But to get deep into hatred of women, it can be argued, it takes a woman to do the writing, and Gillian Flynn heaps such scorn and disgust on women in her brilliant novel "Sharp Objects" that it's like a garbage truck trying to dump a full load into a paper sack. The sack rips open and Flynn's powerful condemnations spill out all around us.

On the other hand, this powerful, mesmerizing novel grabs us in horror and makes us look hard at a bitterly difficult clash of cultures in middle America, between the supposedly genteel, matriarchal past and an invasive but illuminating modern world.

Flynn breaks through the facade of ladies who lunch to expose the rotten core of social convention and hypocrisy. No Bedford Falls, Jimmy Stewart niceties in this book; Flynn instead sounds an alarm about America's new gothic madhouse, the great Midwest.

Flynn's narrator in this serial-killer mystery is Camille Preaker, a reporter for the fourth-largest daily newspaper in Chicago, the Daily Post.

Preaker is not quite drowning in a sea of self-loathing when her editor asks her to go exactly where she doesn't want to go: her hometown of Wind Gap, Mo., where a young girl has gone missing, months after the body of another girl had been found, murdered and mutilated.

What kind of people live there?

"Old money and trash," Preaker tells her editor. Which are you? he asks. "I'm trash. From old money," she says, neatly summing up part of what has made her life hell.

Her mother, Adora, is the richest, most powerful person in Wind Gap. And she's the woman who made Preaker think of herself as trash.

As Flynn's story unfolds - as Preaker returns to the streets where she lost her virginity in a disgusting way, where she began to drink, where her own little sister died, where her own sense of self-worth was nipped in the bud - we realize how much she has accomplished just to survive and keep working at her job as a mediocre reporter at a mediocre newspaper.
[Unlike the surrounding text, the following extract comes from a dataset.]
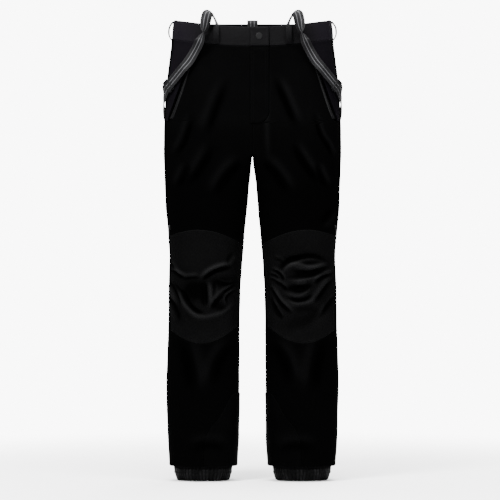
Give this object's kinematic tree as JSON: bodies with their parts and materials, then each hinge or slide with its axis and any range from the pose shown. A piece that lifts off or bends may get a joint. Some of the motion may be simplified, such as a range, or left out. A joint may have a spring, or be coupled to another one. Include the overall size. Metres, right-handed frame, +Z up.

Preaker is on hand as the body of the second girl is found, and she stays in town, working at digging up the story for her paper, but also digging at the scars of her own painful history, as her mother tries to stop her reporting and as the ladies who drink for lunch begin to reveal bits of truth about her childhood.

And Preaker has plenty of scars: She is a cutter, and not just a few slash marks here and there - she is the illustrated woman among cutters, with a dictionary's complement of words carved into her body everywhere but her face and the back of her neck.

"The only place you have left," Adora whispered at me. Her breath was cloying and musky, like air coming from a spring well.

"Yes."

"Someday I'll carve my name there." She shook me once, released me, then left me on the stairs with the warm remains of our liquor.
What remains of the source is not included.